Hamilton's eye is, by and large, less remarkable than his ear, though The Visit contains short passages and indeed whole poems of great descriptive force. But whereas the minuteness of his control of sound is unremitting, his images are on occasion curiously out of focus, inexact. (‘Our smoking heads / Drift back to us / From the grey fires of South East Asia.’ ‘Your hair / Hangs from my wrist.’) Sometimes, as in the first two lines just quoted, this vagueness hurts the poem. More often, however, the very lack of visual exactness is compelling. Or perhaps it is the discrepancy between the perfect accuracy of what we are made to hear and the slight uncertainty of what we are able to see that grips us: as if Hamilton's poems direct the reader not so much to visualise as to attend to particular experiences.

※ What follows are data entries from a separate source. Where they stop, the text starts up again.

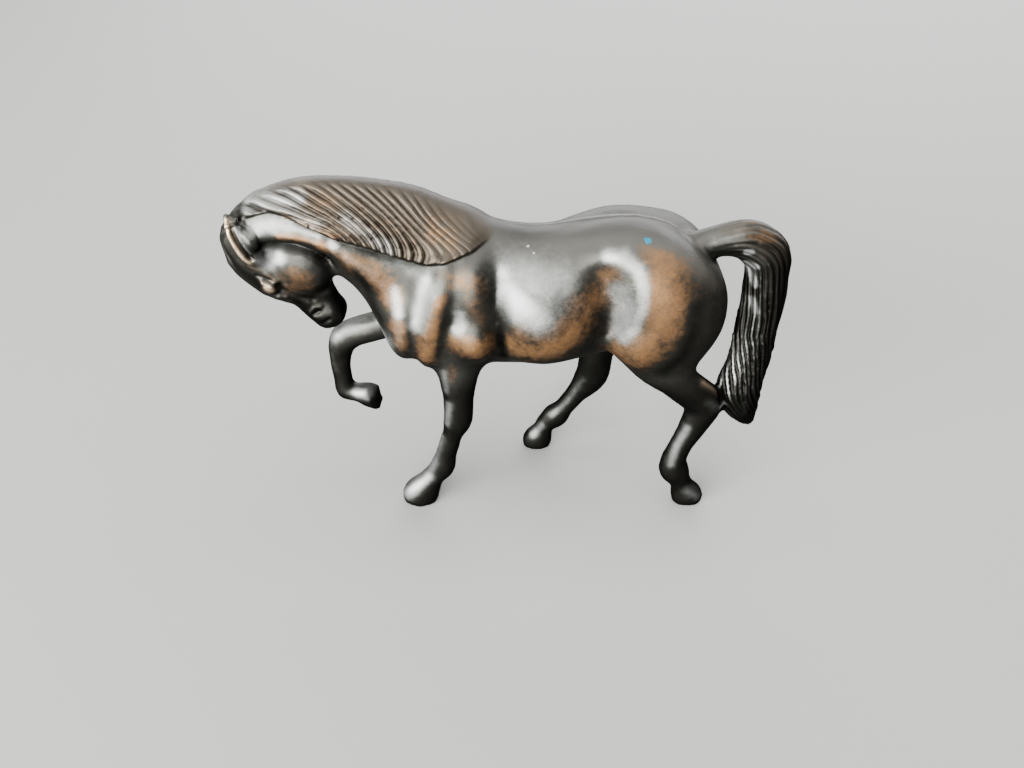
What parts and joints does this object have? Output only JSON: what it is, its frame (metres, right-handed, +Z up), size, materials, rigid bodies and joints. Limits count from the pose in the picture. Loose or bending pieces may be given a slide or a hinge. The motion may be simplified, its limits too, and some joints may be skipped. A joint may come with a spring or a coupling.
{
  "type": "horse statuette",
  "caption": "Small cast-metal standing horse with arched neck, bowed head, lifted foreleg, combed mane and full arched tail, in a dark antiqued copper finish.",
  "frame": {"origin": "on the plane of the three standing hooves, under the middle of the bounding box", "axes": "+Z up, the horse looks towards -X, and its left side, which carries the standing foreleg, faces -Y"},
  "size_m": [0.0976, 0.0252, 0.0669],
  "materials": {
    "casting": "satin, dark antiqued patina rubbed to copper on the raised forms"
  },
  "bodies": {
    "root": {"horse": "casting"}
  },
  "joints": []
}
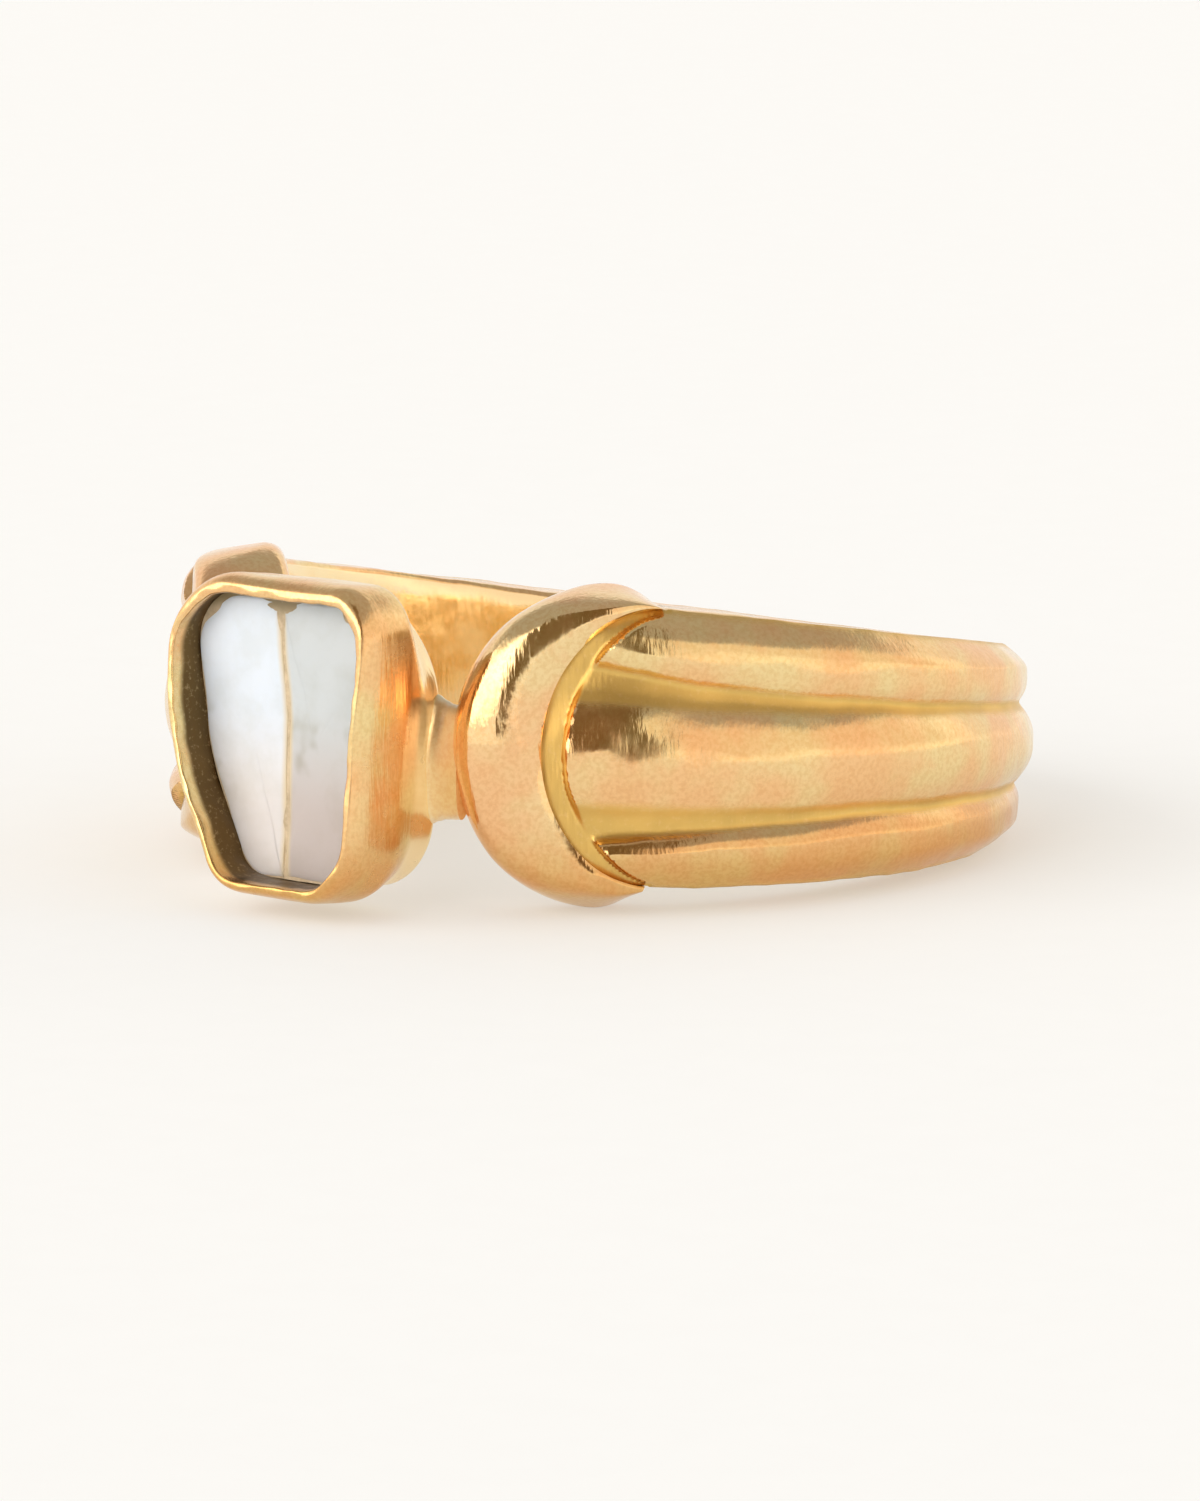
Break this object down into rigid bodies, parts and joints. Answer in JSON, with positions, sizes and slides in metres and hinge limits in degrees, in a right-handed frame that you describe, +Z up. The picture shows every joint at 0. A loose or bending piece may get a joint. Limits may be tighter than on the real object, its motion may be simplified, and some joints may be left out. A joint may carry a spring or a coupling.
{
  "type": "milk tooth ring",
  "caption": "Finger ring with a tapering ridged band, two crescent collars and a keystone-shaped cup on its front that holds flat tooth slabs; it lies on its side.",
  "frame": {"origin": "centre of the box's underside: the ground point under the ring as it lies on its side", "axes": "+Z up, close to the bore's axis, which leans 6.9 degrees from it; the cup faces -Y and the band's back is toward +Y; +X is across the ring"},
  "size_m": [0.0216, 0.0236, 0.008],
  "materials": {
    "gold": "polished yellow gold alloy with fine scratches, satin yellow in the grooves",
    "tooth_enamel": "softly glossy bluish white enamel",
    "tooth_dentine": "smooth greyish pink tooth, satin",
    "setting_cement": "matt ochre setting cement"
  },
  "bodies": {
    "root": {"gold_ring": "gold", "tooth_left": "tooth_enamel", "tooth_right": "tooth_dentine", "cement_bed": "setting_cement"}
  },
  "joints": []
}
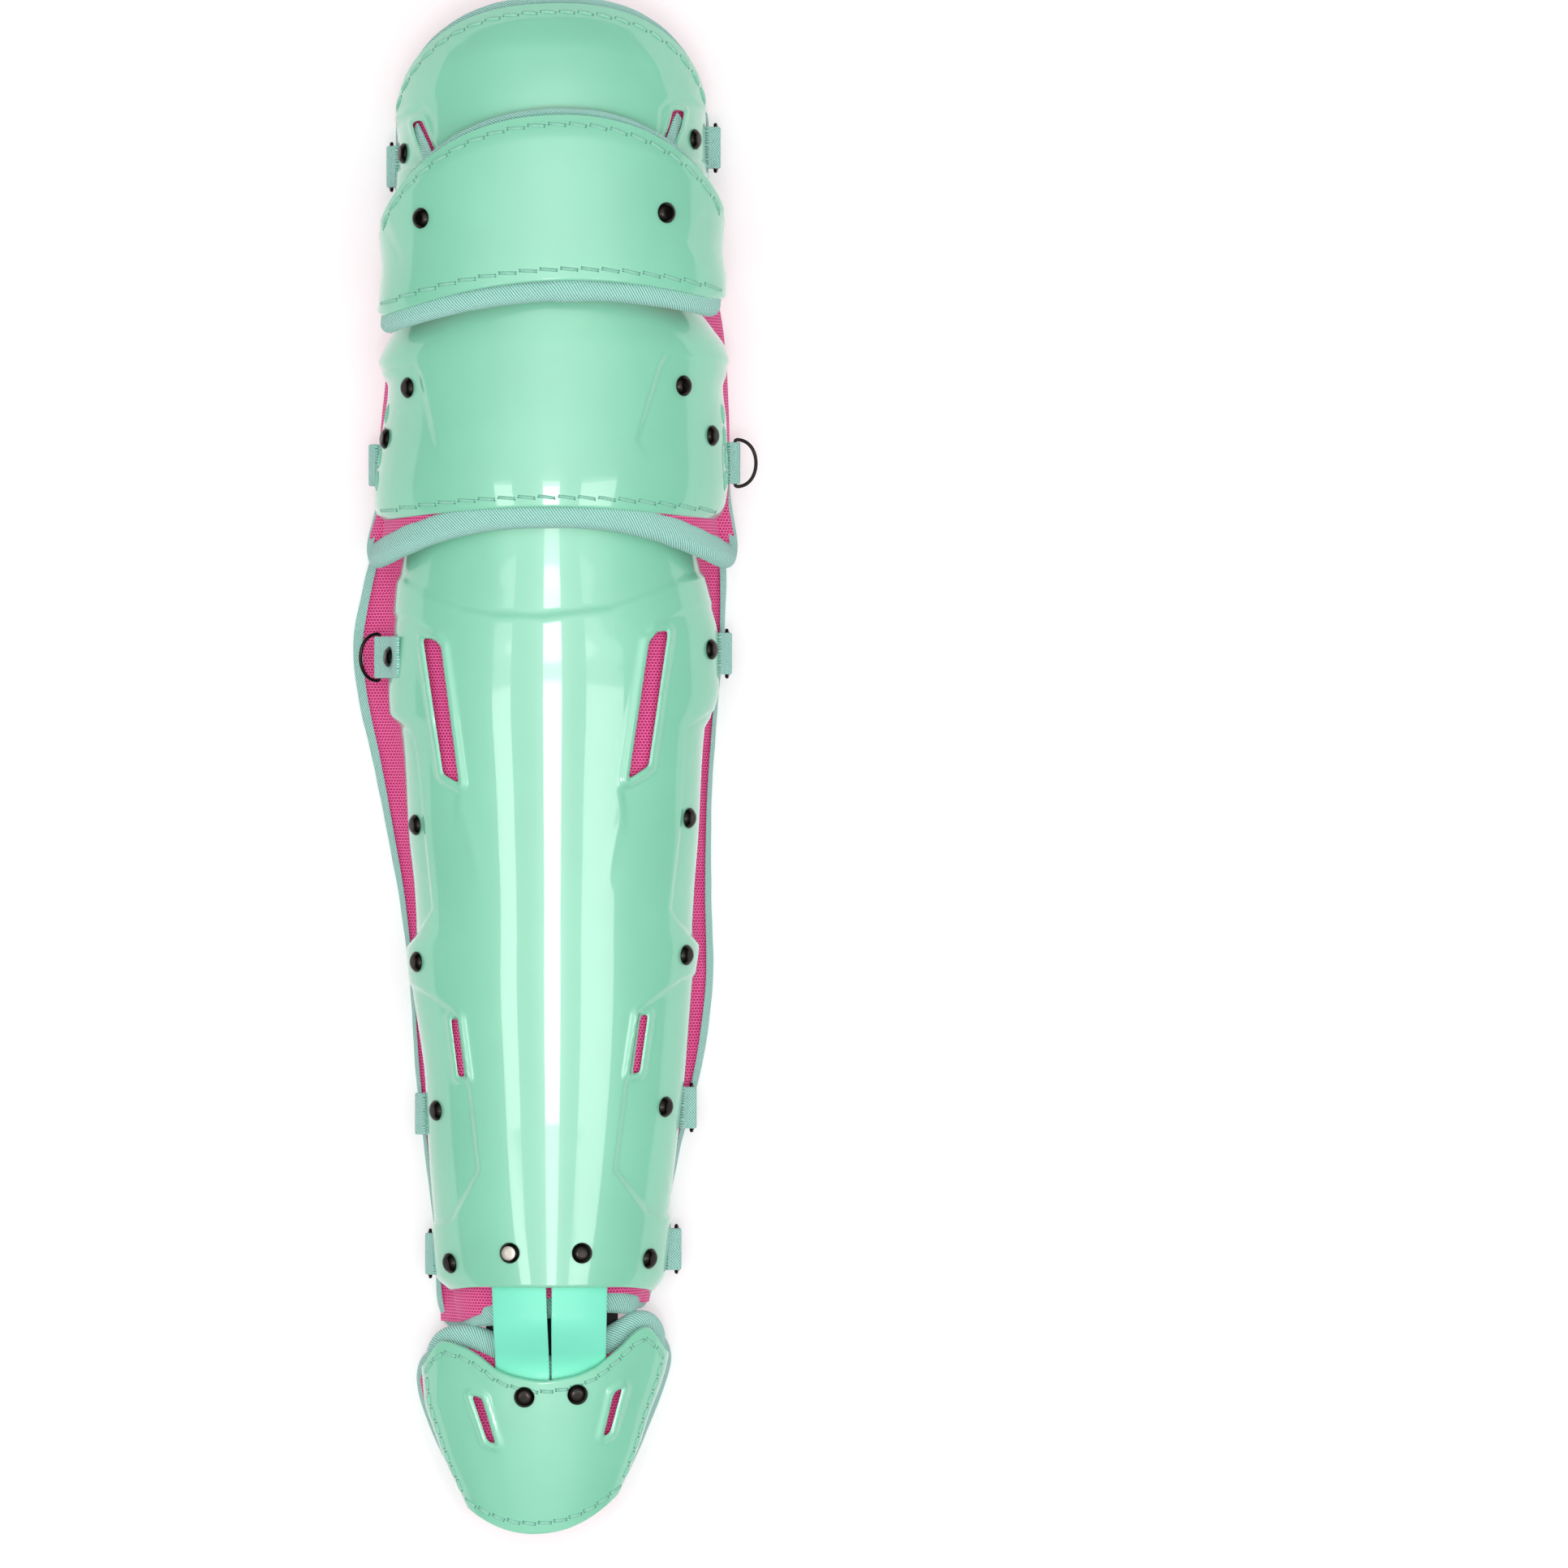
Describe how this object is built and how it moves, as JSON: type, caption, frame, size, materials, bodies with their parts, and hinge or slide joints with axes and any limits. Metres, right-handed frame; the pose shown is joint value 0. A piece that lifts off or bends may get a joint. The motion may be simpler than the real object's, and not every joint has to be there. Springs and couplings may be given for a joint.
{
  "type": "catcher leg guard",
  "caption": "Catcher's leg guard with thigh, knee, shin and toe shells over mesh pads, twill bindings, rivets, webbing loops and D-rings.",
  "frame": {"origin": "centre of the bounding box, on the surface that the guard lies on", "axes": "+Y from the toe cap towards the thigh cap, +Z out of the guard's front, +X to the right as its front is seen with the thigh cap up"},
  "size_m": [0.1774, 0.6794, 0.1026],
  "materials": {
    "shell": "glossy",
    "air_mesh": "matte",
    "twill": "matte",
    "tab": "satin",
    "dark_metal": "glossy",
    "worn_metal": "satin",
    "lining": "matte"
  },
  "bodies": {
    "guard": {"ankle_lining": "lining", "flex_tab_1": "tab", "flex_tab_2": "tab", "knee_binding": "twill", "knee_cap": "shell", "knee_pad": "air_mesh", "link_strap_1": "twill", "link_strap_2": "twill", "loop_1": "twill", "loop_10": "twill", "loop_2": "twill", "loop_3": "twill", "loop_4": "twill", "loop_5": "twill", "loop_6": "twill", "loop_7": "twill", "loop_8": "twill", "loop_9": "twill", "lower_binding": "twill", "lower_cap": "shell", "lower_pad": "air_mesh", "rivet_knee_cap_1": "dark_metal", "rivet_knee_cap_2": "dark_metal", "rivet_lower_cap_1": "dark_metal", "rivet_lower_cap_2": "dark_metal", "rivet_lower_cap_3": "dark_metal", "rivet_lower_cap_4": "dark_metal", "rivet_shin_plate_1": "dark_metal", "rivet_shin_plate_10": "dark_metal", "rivet_shin_plate_11": "worn_metal", "rivet_shin_plate_12": "dark_metal", "rivet_shin_plate_2": "dark_metal", "rivet_shin_plate_3": "dark_metal", "rivet_shin_plate_4": "dark_metal", "rivet_shin_plate_5": "dark_metal", "rivet_shin_plate_6": "dark_metal", "rivet_shin_plate_7": "dark_metal", "rivet_shin_plate_8": "dark_metal", "rivet_shin_plate_9": "dark_metal", "rivet_thigh_cap_1": "dark_metal", "rivet_thigh_cap_2": "dark_metal", "rivet_toe_cap_1": "dark_metal", "rivet_toe_cap_2": "dark_metal", "shin_binding": "twill", "shin_pad": "air_mesh", "shin_plate": "shell", "thigh_binding": "twill", "thigh_cap": "shell", "thigh_pad": "air_mesh", "toe_binding": "twill", "toe_cap": "shell", "toe_pad": "air_mesh"},
    "ring_1_body": {"ring_1": "dark_metal"},
    "ring_2_body": {"ring_2": "dark_metal"},
    "ring_4_body": {"ring_4": "dark_metal"},
    "ring_5_body": {"ring_5": "dark_metal"},
    "ring_6_body": {"ring_6": "dark_metal"},
    "ring_8_body": {"ring_8": "dark_metal"},
    "ring_9_body": {"ring_9": "dark_metal"},
    "ring_10_body": {"ring_10": "dark_metal"}
  },
  "joints": [
    {"name": "ring_1_swing", "type": "hinge", "parent": "guard", "child": "ring_1_body", "pos_m": [-0.0737, 0.26647, 0.02213], "axis": [0, -1, 0], "range_deg": [-80, 3]},
    {"name": "ring_2_swing", "type": "hinge", "parent": "guard", "child": "ring_2_body", "pos_m": [0.06993, 0.27493, 0.02233], "axis": [0, 1, 0], "range_deg": [-80, 3]},
    {"name": "ring_4_swing", "type": "hinge", "parent": "guard", "child": "ring_4_body", "pos_m": [0.0787, 0.13489, 0.0233], "axis": [0, 1, 0], "range_deg": [-60, 72]},
    {"name": "ring_5_swing", "type": "hinge", "parent": "guard", "child": "ring_5_body", "pos_m": [-0.07919, 0.04864, 0.0218], "axis": [0, -1, 0], "range_deg": [-65, 22]},
    {"name": "ring_6_swing", "type": "hinge", "parent": "guard", "child": "ring_6_body", "pos_m": [0.075, 0.05033, 0.02038], "axis": [0, 1, 0], "range_deg": [-80, 3]},
    {"name": "ring_8_swing", "type": "hinge", "parent": "guard", "child": "ring_8_body", "pos_m": [0.05928, -0.15135, 0.01836], "axis": [0, 1, 0], "range_deg": [-80, 2]},
    {"name": "ring_9_swing", "type": "hinge", "parent": "guard", "child": "ring_9_body", "pos_m": [-0.0566, -0.21632, 0.01751], "axis": [0, -1, 0], "range_deg": [-80, 3]},
    {"name": "ring_10_swing", "type": "hinge", "parent": "guard", "child": "ring_10_body", "pos_m": [0.05253, -0.21429, 0.01739], "axis": [0, 1, 0], "range_deg": [-80, 3]}
  ]
}
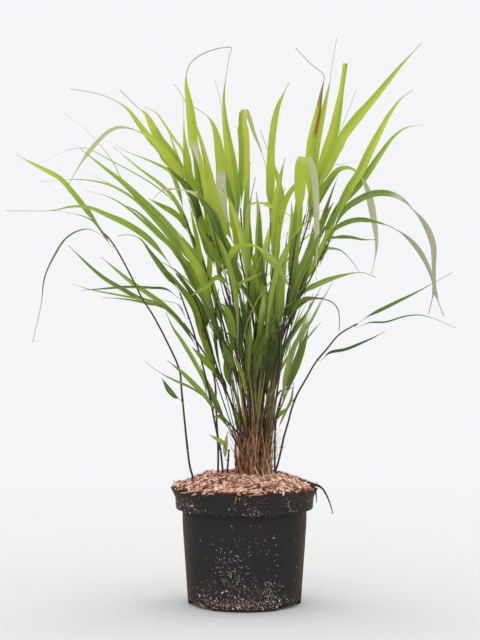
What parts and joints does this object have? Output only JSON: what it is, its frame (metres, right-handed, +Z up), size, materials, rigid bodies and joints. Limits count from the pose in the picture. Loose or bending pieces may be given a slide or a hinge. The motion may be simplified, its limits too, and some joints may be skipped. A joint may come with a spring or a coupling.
{
  "type": "potted japanese forest grass",
  "caption": "Clump of arching bamboo-like grass shoots with long tapering blades, rising through bark mulch in a round tapered nursery pot.",
  "frame": {"origin": "on the pot's axis, on the underside of its floor, which is the face that the pot stands on", "axes": "+Z up along the pot's axis, -Y towards the picture's viewer, +X to the viewer's right"},
  "size_m": [0.5613, 0.3797, 0.7304],
  "materials": {
    "pot_plastic": "matte",
    "soil": "matte",
    "bark": "matte",
    "old_sheaths": "matte",
    "dry_leaf": "matte",
    "leaf": "satin"
  },
  "bodies": {
    "root": {"bark_mulch": "bark", "crown_of_sheaths": "old_sheaths", "dried_strand": "dry_leaf", "nursery_pot": "pot_plastic", "potting_soil": "soil", "shoot_back_1": "leaf", "shoot_back_2": "leaf", "shoot_back_3": "leaf", "shoot_back_4": "leaf", "shoot_back_5": "leaf", "shoot_centre": "leaf", "shoot_far_left": "leaf", "shoot_far_right": "leaf", "shoot_folded_right": "leaf", "shoot_front_1": "leaf", "shoot_front_2": "leaf", "shoot_front_3": "leaf", "shoot_front_arch": "leaf", "shoot_inner_1": "leaf", "shoot_inner_2": "leaf", "shoot_left_broad": "leaf", "shoot_left_dark": "leaf", "shoot_left_fan": "leaf", "shoot_left_inner": "leaf", "shoot_left_thin": "leaf", "shoot_left_upper": "leaf", "shoot_left_wide": "leaf", "shoot_low_left": "leaf", "shoot_low_right": "leaf", "shoot_low_right_back": "leaf", "shoot_right_black": "leaf", "shoot_right_spray": "leaf", "shoot_right_upper": "leaf", "shoot_tall_left": "leaf", "shoot_tall_middle": "leaf", "shoot_top_left": "leaf", "shoot_top_left_back": "leaf", "shoot_top_right": "leaf", "shoot_top_right_back": "leaf", "shoot_upright_right": "leaf"}
  },
  "joints": []
}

Their quiet, poignant, exquisitely adjusted rhythms are the medium of that attention.

It is tempting to describe Hamilton's poems as written in the first person, either singular or plural. This is not wrong. But it fails to suggest the depth of conviction with which they evoke the undramatic but acutely separate presentness within the poem of another person. Antonio Machado wrote that what the poet seeks is not the fundamental ‘I’ but the essential ‘you’, el tú esencial. Obviously this is not true of most English or American poets today. But it is true of Hamilton, and is an important source of the profound lyricism of his poems. His subject matter is at the same time personal and objective, intensely felt but subtly, as it were inevitably, distanced: what Eliot described as ‘the agony of others, nearly experienced, involving ourselves.’ (‘Nearly’ here meaning not almost so much as closely, intimately.)

Hamilton's poems are the fruit of intimacies, both forced and chosen. But they are also quickened by the impossibility of feeling another's pain in one's own body, experienced sometimes as an intolerable restraint and sometimes, despite everything, as a kind of liberation. Exhaustion and renewal interpenetrate movingly, in shifting ratios that reach a characteristically unfinal—and characteristically masterful—resolution in the last lines of the last poem in the book:

It all seems so far away. This afternoon
The smoke from our abandoned cigarettes
Climbs in a single column to the sky.
A gentle sun
Smiles on the dark, afflicted heads
Of young men who have come to nothing.

The primacy of extreme personal experience in Hamilton's poems, and even something of his specific preoccupations, have important roots in Robert Lowell's Life Studies (1959). In fact I think it is fair to say that Hamilton is the first English poet to relate significantly to Lowell—to bring something of the revolutionary intelligence with which Hamilton shapes his poems, or his mastery of the simple declarative sentence, or the superb reticence with which he exposes painful material, or the relations between past and present experience throughout his book. All are manifest in the beautiful poem ‘Old Photograph’:

You are wandering in the deep field
That backs on to the room I used to
                                                                                                                                            work in
And from time to time
You look up to see if I am watching you.
To this day
Your arms are full of the wild flowers
You were most in love with.

It is impossible to imagine a poetry more naked in its means or more lyrical in its essence. The Visit is a magnificent book, on a level with Life Studies, Ariel and The Far Field, and perhaps more exemplary than any of them.